→ Exercise details: Answer with a single number: how many lines in the listing below include "scene"?

# # # #

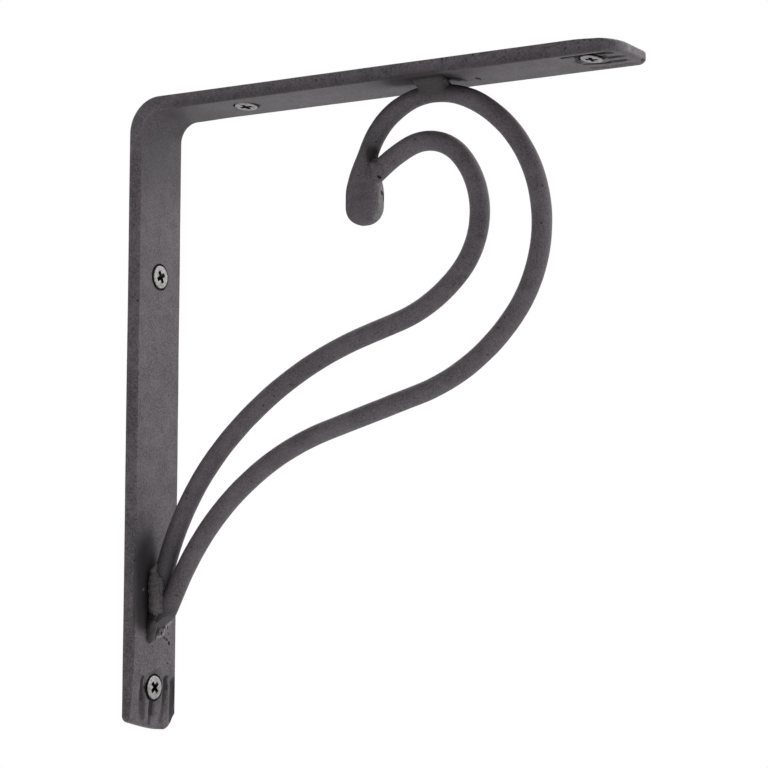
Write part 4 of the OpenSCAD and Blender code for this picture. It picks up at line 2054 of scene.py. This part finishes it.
@dataclass
class Studio:
    """A pale floor, soft light and the camera."""

    eye: Point = (531.6, -705.2, -50.6)
    yaw: float = 31.34
    pitch: float = 5.65
    roll: float = 0.20
    lens: float = 112.5
    floor: float = -320.0
    floor_size: float = 12000.0
    floor_grey: float = 0.72
    lamp_place: Point = (300, 500, 1500)
    lamp_aim: Point = (60, 0, 20)
    lamp_size: float = 1200.0
    lamp_power: float = 8.0
    dim: float = 0.40
    bright: float = 1.68
    beyond: tuple[float, float] = (-0.5, 0.5)

    def build(self) -> None:
        """Builds the floor, the light and the camera."""
        self._camera()
        self._world()
        self._floor()
        self._lamp()
        LOG.info("studio built")

    def _camera(self) -> None:
        """Adds the camera and makes it the scene's."""
        a, e, r = (math.radians(v) for v in (self.yaw, self.pitch, self.roll))
        forward = Vector((-math.sin(a) * math.cos(e), math.cos(a) * math.cos(e), math.sin(e)))
        right = Vector((math.cos(a), math.sin(a), 0.0))
        up = right.cross(forward)
        rolled = right * math.cos(r) + up * math.sin(r)
        upright = up * math.cos(r) - right * math.sin(r)
        data = bpy.data.cameras.new("camera")
        data.lens = self.lens
        data.sensor_width = 36.0
        data.clip_start = 0.01
        data.clip_end = 50.0
        camera = link_up("camera", data)
        turn = Matrix((rolled, upright, -forward)).transposed()
        camera.matrix_world = Matrix.Translation(Vector(self.eye) * MM) @ turn.to_4x4()
        bpy.context.scene.camera = camera

    def _seen(self, g: Graph) -> Signal:
        """1 for rays that show the background: camera and transmission rays."""
        path = g.add("ShaderNodeLightPath")
        return g.signal(path, "Is Camera Ray").most(g.signal(path, "Is Transmission Ray"))

    def _world(self) -> None:
        """White behind the object. Its light is dim from the near side and bright from beyond."""
        world = bpy.data.worlds.new("studio_world")
        world.use_nodes = True
        bpy.context.scene.world = world
        g = Graph(world.node_tree)
        seen = self._seen(g)
        way = g.add("ShaderNodeTexCoord").outputs["Generated"]
        far = g.signal(g.add("ShaderNodeSeparateXYZ", {}, {0: way}), "Y").ramp(*self.beyond)
        light = far * (self.bright - self.dim) + self.dim
        strength = seen + (1 - seen) * light
        sky = g.add(
            "ShaderNodeBackground", {}, {"Color": (1.0, 1.0, 1.0, 1.0), "Strength": strength}
        )
        g.add("ShaderNodeOutputWorld", {}, {"Surface": sky.outputs[0]})

    def _floor(self) -> None:
        """A pale floor below the object, plain white to the camera."""
        half = self.floor_size / 2
        ends = ((-half, -half), (half, -half), (half, half), (-half, half))
        corners = [(x, y, self.floor) for x, y in ends]
        floor = new_piece("studio_floor", corners, [(0, 1, 2, 3)])
        material, g = blank_material("pale_floor")
        matt = g.add("ShaderNodeBsdfDiffuse", {}, {"Color": (*[self.floor_grey] * 3, 1.0)})
        glow = g.add("ShaderNodeEmission", {}, {"Color": (1, 1, 1, 1), "Strength": 1.0})
        mixed = g.add(
            "ShaderNodeMixShader", {}, {0: self._seen(g), 1: matt.outputs[0], 2: glow.outputs[0]}
        )
        g.add("ShaderNodeOutputMaterial", {}, {"Surface": mixed.outputs[0]})
        floor.data.materials.append(material)

    def _lamp(self) -> None:
        """Adds one soft square lamp high above the bracket."""
        data = bpy.data.lights.new("top_light", "AREA")
        data.shape = "SQUARE"
        data.size = self.lamp_size * MM
        data.energy = self.lamp_power
        lamp = link_up("top_light", data)
        lamp.location = Vector(self.lamp_place) * MM
        away = Vector(self.lamp_place) - Vector(self.lamp_aim)
        lamp.rotation_euler = away.to_track_quat("Z", "Y").to_euler()


# ---- The whole bracket ----


BAR_MARKS = (
    Mark((132.3, -12.4, 139.0), (0.45, 1.0, 1.5), strength=0.5),
    Mark((134.0, -12.4, 139.2), (0.35, 1.0, 1.1), strength=0.45),
    Mark((138.0, 2.5, 134.6), (1.0, 2.3, 1.0)),
    Mark((5.4, -7.6, -39.4), (1.0, 0.65, 0.65), dark=False, strength=0.8),
    Mark((5.4, 3.5, -55.1), (1.0, 0.6, 0.6)),
    Mark((5.4, 7.3, -53.1), (1.0, 0.35, 0.6)),
    Mark((5.4, 5.4, -56.8), (1.0, 0.9, 0.6), strength=0.6),
    Mark((5.4, 6.8, -57.5), (1.0, 0.9, 0.6), strength=0.75),
    Mark((5.4, 8.2, -58.8), (1.0, 0.8, 0.8)),
    Mark((5.4, 7.9, -55.3), (1.0, 0.6, 0.4), strength=0.5),
    # Painted shadow in the crevice under the outer rod's foot.
    Mark((5.4, 4.3, -50.9), (1.0, 0.8, 1.6), strength=0.85),
    Mark((5.4, -2.0, -59.9), (1.0, 1.1, 0.35), strength=0.5),
    Mark((5.4, 9.3, -51.2), (1.0, 0.9, 0.4), dark=False),
    Mark((5.4, 7.9, -51.9), (1.0, 0.7, 0.5), dark=False),
    Mark((5.4, 6.6, -52.8), (1.0, 0.4, 0.8), dark=False),
    Mark((5.4, 5.6, -54.2), (1.0, 0.4, 0.9), dark=False),
    Mark((5.4, 4.8, -55.5), (1.0, 0.5, 0.6), dark=False),
    Mark((5.4, 2.7, -56.4), (1.0, 1.0, 0.4), dark=False),
    Mark((5.4, 1.1, -56.7), (1.0, 1.0, 0.7), dark=False, strength=0.5),
    Mark((195.9, -12.4, 135.3), (1.2, 0.6, 0.35), strength=0.8),
    Mark((197.8, -3.2, 137.0), (1.3, 1.3, 1.4), dark=False, strength=0.4),
    Mark((197.9, 1.6, 136.6), (1.0, 1.0, 0.9), dark=False, strength=0.3),
    Mark((197.8, 7.8, 135.2), (1.0, 1.2, 0.9), strength=0.6),
    # Painted highlights on the ridges beside the leg's grooves.
    Mark((5.0, 9.25, -76.5), (1.6, 0.32, 4.2), dark=False, strength=0.7),
    Mark((5.0, -5.75, -73.9), (1.6, 0.25, 2.8), dark=False, strength=0.5),
    Mark((5.4, 7.4, -66.1), (1.0, 0.5, 0.45), strength=0.7),
)
ROD_MARKS = (
    Mark((100.9, -1.2, 103.6), (0.9, 1.6, 0.8)),
    Mark((100.9, 0.2, 98.0), (0.8, 0.8, 1.0)),
    Mark((100.9, 1.6, 96.6), (0.8, 0.8, 1.8)),
    Mark((100.4, -1.8, 100.9), (0.6, 0.5, 0.6), dark=False),
    Mark((100.5, -1.6, 95.0), (0.6, 0.4, 0.9), dark=False),
    Mark((100.6, -0.9, 97.0), (0.6, 0.4, 0.5), dark=False),
)
WELD_MARKS = (
    # Painted shadow in a hollow of the foot weld.
    Mark((7.0, -5.2, -49.3), (2.3, 2.5, 1.8), strength=0.85),
    Mark((7.0, -4.6, -52.2), (0.5, 1.0, 0.4), dark=False, strength=0.5),
)
IRON = IronFinish(
    "forged_iron",
    deep=(0.052, 0.044, 0.0495),
    body=(0.099, 0.085, 0.0955),
    bright=(0.141, 0.124, 0.138),
    bare_and_highlight=(0.235, 0.222, 0.225),
)
WELD_IRON = IronFinish(
    "weld_metal",
    deep=(0.045, 0.037, 0.041),
    body=(0.080, 0.069, 0.076),
    bright=(0.125, 0.110, 0.119),
    bare_and_highlight=(0.21, 0.20, 0.20),
    roughness=0.55,
    grain_height=0.08,
)
ZINC = SteelFinish("zinc_steel", body=(0.36, 0.345, 0.345), dark=(0.17, 0.16, 0.16))


def main() -> None:
    """Builds every piece in order."""
    bpy.context.scene.view_settings.view_transform = "Standard"
    bar_iron = replace(IRON, name="bar_iron", marks=BAR_MARKS).build()
    rod_iron = replace(IRON, name="rod_iron", spread=0.13, marks=ROD_MARKS).build()
    weld_iron = replace(WELD_IRON, marks=WELD_MARKS).build()
    zinc = ZINC.build()
    screws = ScrewSets()
    AngleBar().build(bar_iron, screws)
    ScrollRods().build(RodSweep(), rod_iron)
    Welds().build(BeadRun(), weld_iron)
    screws.build(zinc)
    Studio().build()


if __name__ == "__main__":
    main()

# # # #

→ Worked solution: 5